In the data world, it’s not uncommon to encounter scenarios where certain records might have missing date values. In BigQuery, there’s a way to handle this elegantly using window functions. Let’s explore how.
Setup
Let’s assume we’re working with a table named freshers_in_page_views that tracks daily page view counts.
1. DDL: Create the Table
CREATE TABLE freshers_in_page_views (
view_date DATE,
view_count INT64
);
2. Insert Sample Data
Here’s some sample data with missing view_date values:
INSERT INTO freshers_in_page_views (view_date, view_count) VALUES
('2023-01-01', 100),
(NULL, 120),
('2023-01-03', 140),
(NULL, 110),
('2023-01-05', 90);
In the above data, the view_date for some rows is missing (NULL).

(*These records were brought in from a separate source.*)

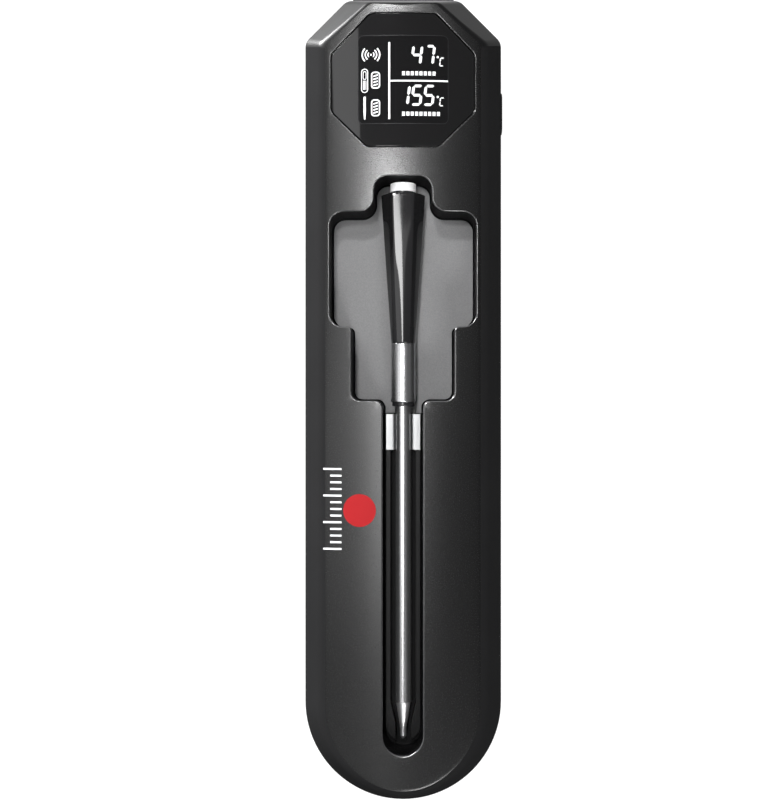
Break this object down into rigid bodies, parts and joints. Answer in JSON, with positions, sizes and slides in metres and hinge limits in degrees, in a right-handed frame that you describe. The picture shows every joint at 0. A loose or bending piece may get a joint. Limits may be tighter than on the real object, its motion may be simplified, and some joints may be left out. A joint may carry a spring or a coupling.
{
  "type": "wireless meat thermometer",
  "caption": "Wireless meat thermometer: a steel probe with a six-sided grip, lying in a long black charging dock with a display window, tray and groove.",
  "frame": {"origin": "centre of the dock's rest face, on the rubber pad under its back", "axes": "+Z out of the front face, +Y towards the display end, +X to the right seen from the front"},
  "size_m": [0.0481, 0.1948, 0.022],
  "materials": {
    "case_black": "satin black moulded plastic",
    "cover_black": "matte black moulded plastic",
    "tray_grey": "grey fine-textured plastic",
    "window_gloss": "glossy black window",
    "inner_black": "black",
    "inner_white": "white",
    "display_glass": "display glass stack, opaque",
    "flex_amber": "amber film",
    "board_green": "green circuit board",
    "screw_steel": "zinc-plated steel",
    "tin_plate": "tinned sheet steel",
    "button_black": "satin black",
    "battery_foil": "foil pouch",
    "seal_rubber": "soft dark rubber",
    "lead_red": "red insulation",
    "lead_blue": "blue insulation",
    "contact_steel": "bright nickel-plated spring steel",
    "contact_brass": "gold-plated brass",
    "magnet_nickel": "nickel-plated magnet",
    "contact_dark": "black-plated pin",
    "pad_rubber": "black rubber",
    "flap_rubber": "grey rubber",
    "cap_steel": "bright polished steel",
    "probe_black": "glossy black",
    "handle_gloss": "glossy black ceramic",
    "probe_steel": "polished stainless steel",
    "sensor_amber": "sealed bead"
  },
  "bodies": {
    "root": {"front_shell": "case_black", "rear_cover": "cover_black", "tray_floor": "tray_grey", "display_lens": "window_gloss", "lens_adhesive": "inner_black", "display_module": "display_glass", "display_frame": "inner_white", "display_flex": "flex_amber", "main_board": "board_green", "board_screws": "screw_steel", "radio_shield": "tin_plate", "buzzer": "inner_black", "usb_socket": "tin_plate", "side_switch": "inner_black", "battery_cell": "battery_foil", "battery_foam": "seal_rubber", "battery_leads": "lead_red", "contact_clip": "contact_steel", "contact_leads": "lead_blue", "contact_sleeve": "contact_brass", "contact_spring": "screw_steel", "case_seal": "seal_rubber", "case_screws": "screw_steel", "dock_magnets": "magnet_nickel", "rear_pad": "pad_rubber", "flap_pin": "screw_steel"},
    "probe": {"probe_cap": "cap_steel", "cap_insulator": "probe_black", "probe_handle": "handle_gloss", "probe_ferrule": "probe_steel", "ferrule_seal": "probe_black", "probe_shaft": "probe_steel", "probe_tip": "probe_steel", "probe_antenna": "inner_white", "probe_board": "board_green", "probe_cell": "battery_foil", "ambient_sensor": "sensor_amber", "tip_sensor": "sensor_amber"},
    "side_button": {"side_button": "button_black", "switch_plunger": "inner_white"},
    "contact_plunger": {"contact_plunger": "contact_dark"},
    "port_flap": {"port_flap": "flap_rubber"}
  },
  "joints": [
    {"name": "probe_lift", "type": "slide", "parent": "root", "child": "probe", "axis": [0, 0, 1], "range_m": [0, 0.03]},
    {"name": "button_press", "type": "slide", "parent": "root", "child": "side_button", "axis": [-1, 0, 0], "range_m": [0, 0.00025], "stiffness_N_per_m": 1500},
    {"name": "plunger_press", "type": "slide", "parent": "root", "child": "contact_plunger", "axis": [0, 1, 0], "range_m": [0, 0.0008], "stiffness_N_per_m": 600, "deforming": ["contact_spring"]},
    {"name": "flap_hinge", "type": "hinge", "parent": "root", "child": "port_flap", "pos_m": [0, 0.09575, 0.00375], "axis": [-1, 0, 0], "range_deg": [0, 90]}
  ]
}
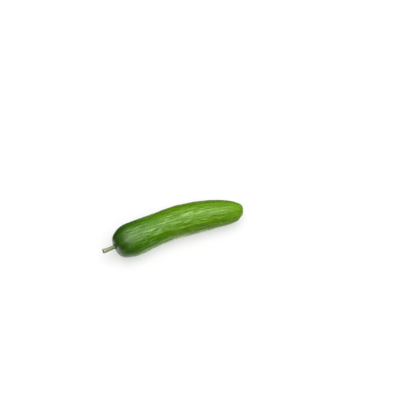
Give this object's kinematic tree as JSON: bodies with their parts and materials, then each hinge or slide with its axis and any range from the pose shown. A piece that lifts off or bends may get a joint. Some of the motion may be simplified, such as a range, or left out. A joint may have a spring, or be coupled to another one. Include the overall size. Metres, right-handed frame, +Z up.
{
  "type": "cucumber",
  "caption": "Short, smooth, gently bent cucumber lying on its side, darker at the stem end, with its cut stem.",
  "frame": {"origin": "on the surface that the cucumber lies on, under the middle of the whole object's box", "axes": "+X along the fruit towards the blossom end, +Y towards the outer side of its bend, +Z up"},
  "size_m": [0.1554, 0.0394, 0.0339],
  "materials": {
    "skin": "satin",
    "stem": "matte"
  },
  "bodies": {
    "root": {"fruit": "skin", "stem": "stem"}
  },
  "joints": []
}
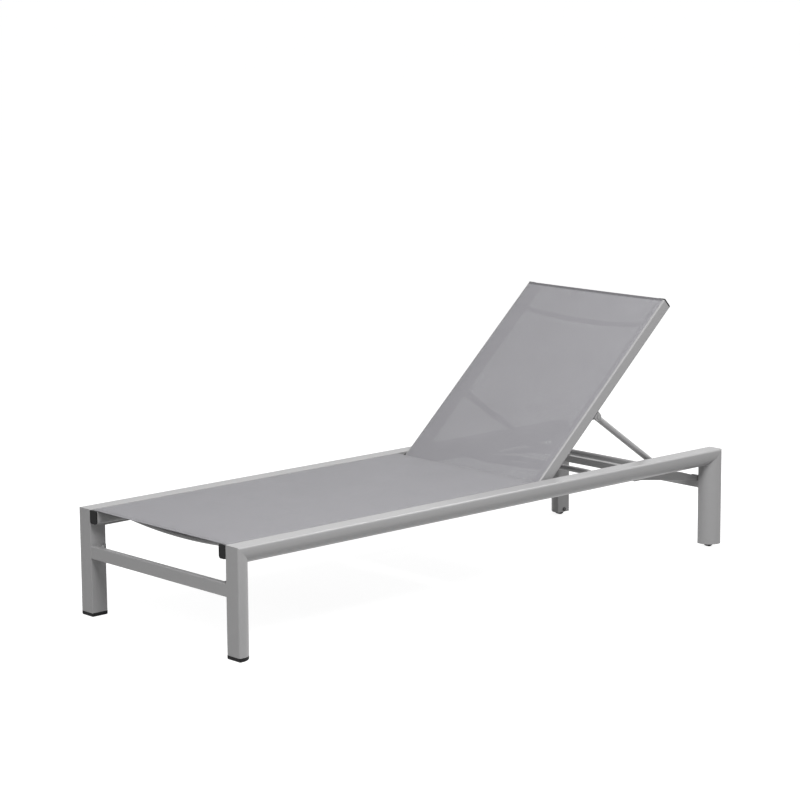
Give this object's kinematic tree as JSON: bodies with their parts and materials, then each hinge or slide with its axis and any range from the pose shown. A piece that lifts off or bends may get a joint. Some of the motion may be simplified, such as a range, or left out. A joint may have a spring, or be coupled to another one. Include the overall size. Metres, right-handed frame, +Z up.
{
  "type": "sun_lounger",
  "caption": "Armless sling sun lounger: grey metal frame, taut mesh seat, and a mesh back that a prop holds on notched racks; small rollers in the head-end legs.",
  "frame": {"origin": "centre of the bounding box, on the floor that the lounger stands on", "axes": "+X runs from the foot end to the head end, +Y to the far long side, +Z up"},
  "size_m": [2, 0.736, 0.8219],
  "materials": {
    "painted_frame": "grey powder coat on aluminium, satin, very fine grain",
    "sling_mesh": "tight grey PVC-coated mesh, matte",
    "black_plastic": "moulded black, matte",
    "grey_cord": "extruded cord",
    "steel": "plain stainless",
    "black_steel": "blackened"
  },
  "bodies": {
    "frame": {"front_foot_cap_far": "black_plastic", "front_foot_cap_near": "black_plastic", "front_leg_far": "painted_frame", "front_leg_near": "painted_frame", "front_stretcher": "painted_frame", "hinge_pins": "steel", "hinge_spacers": "black_plastic", "middle_cross_tube": "painted_frame", "rack_far": "painted_frame", "rack_near": "painted_frame", "rack_screws": "steel", "rack_spacers": "black_plastic", "rear_bar_bolts": "steel", "rear_bar_cleats": "painted_frame", "rear_cross_bar": "painted_frame", "rear_leg_far": "painted_frame", "rear_leg_near": "painted_frame", "roller_axles": "black_steel", "roller_housing_far": "black_plastic", "roller_housing_near": "black_plastic", "seat_edge_cords": "grey_cord", "seat_fabric": "sling_mesh", "seat_rail_far": "painted_frame", "seat_rail_near": "painted_frame", "seat_rail_plugs": "black_plastic", "seat_spreader_front": "painted_frame", "seat_spreader_middle": "painted_frame", "seat_spreader_rear": "painted_frame", "side_rail_far": "painted_frame", "side_rail_near": "painted_frame", "stretcher_bolts": "steel", "stretcher_cleats": "painted_frame", "tube_flange_bolts": "steel", "tube_flanges": "painted_frame"},
    "back": {"back_rail_near": "painted_frame", "back_rail_far": "painted_frame", "back_top_caps": "black_plastic", "back_lower_plugs": "black_plastic", "back_edge_cords": "grey_cord", "back_fabric": "sling_mesh", "back_spreader_lower": "painted_frame", "back_spreader_upper": "painted_frame", "hinge_blocks": "black_plastic", "prop_brackets": "painted_frame", "prop_pivot_pins": "steel"},
    "prop": {"prop_arm_near": "painted_frame", "prop_arm_far": "painted_frame", "prop_rod": "painted_frame", "prop_rod_caps": "black_plastic"},
    "roller_near": {"roller_wheel_near": "black_plastic"},
    "roller_far": {"roller_wheel_far": "black_plastic"}
  },
  "joints": [
    {"name": "back_hinge", "type": "hinge", "parent": "frame", "child": "back", "pos_m": [0.244, 0, 0.302], "axis": [0, -1, 0], "range_deg": [-42, 18]},
    {"name": "prop_hinge", "type": "hinge", "parent": "back", "child": "prop", "pos_m": [0.49212, 0, 0.48181], "axis": [0, -1, 0], "range_deg": [-31.9, 74]},
    {"name": "roller_near_axle", "type": "hinge", "parent": "frame", "child": "roller_near", "pos_m": [0.976, -0.335, 0.02], "axis": [0, 1, 0], "continuous": true},
    {"name": "roller_far_axle", "type": "hinge", "parent": "frame", "child": "roller_far", "pos_m": [0.976, 0.335, 0.02], "axis": [0, 1, 0], "continuous": true}
  ],
  "couplings": [
    {"joint": "prop_hinge", "follows": "back_hinge", "ratio": -1.7564}
  ]
}
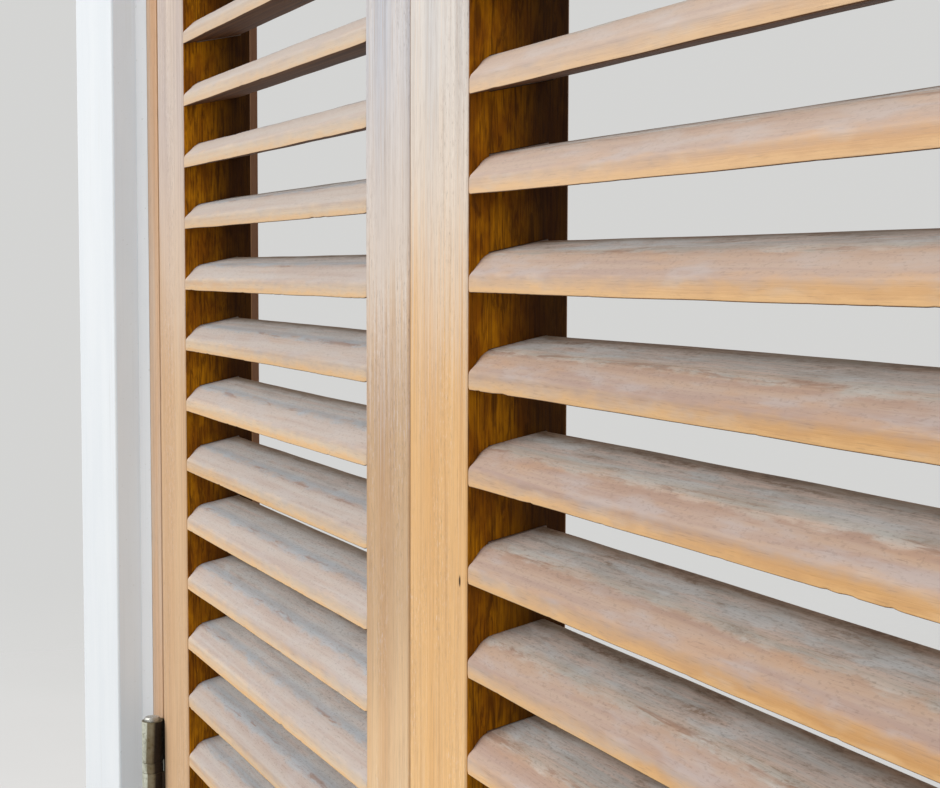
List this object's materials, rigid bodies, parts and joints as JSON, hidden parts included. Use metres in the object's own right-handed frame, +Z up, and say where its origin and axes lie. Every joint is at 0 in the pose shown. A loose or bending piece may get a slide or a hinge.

3. Select Statement to Fill Missing Dates
To fill the missing view_date with the date from the previous row, we’ll use the LAG() window function:
WITH FilledDates AS (
SELECT
view_date,
view_count,
LAG(view_date) OVER (ORDER BY IFNULL(view_date, '9999-12-31')) AS previous_date
FROM freshers_in_page_views
)
SELECT
CASE
WHEN view_date IS NULL THEN previous_date
ELSE view_date
END AS adjusted_view_date,
view_count
FROM FilledDates
ORDER BY adjusted_view_date;
We’re using a common table expression (WITH clause) named FilledDates to determine the previous date using LAG().
We’re then using a CASE statement to replace NULL values with the date from the previous row.
The ORDER BY IFNULL(view_date, ‘9999-12-31’) ensures that the ordering is based on the existing dates while placing the NULL values at the end, so the LAG function doesn’t consider them.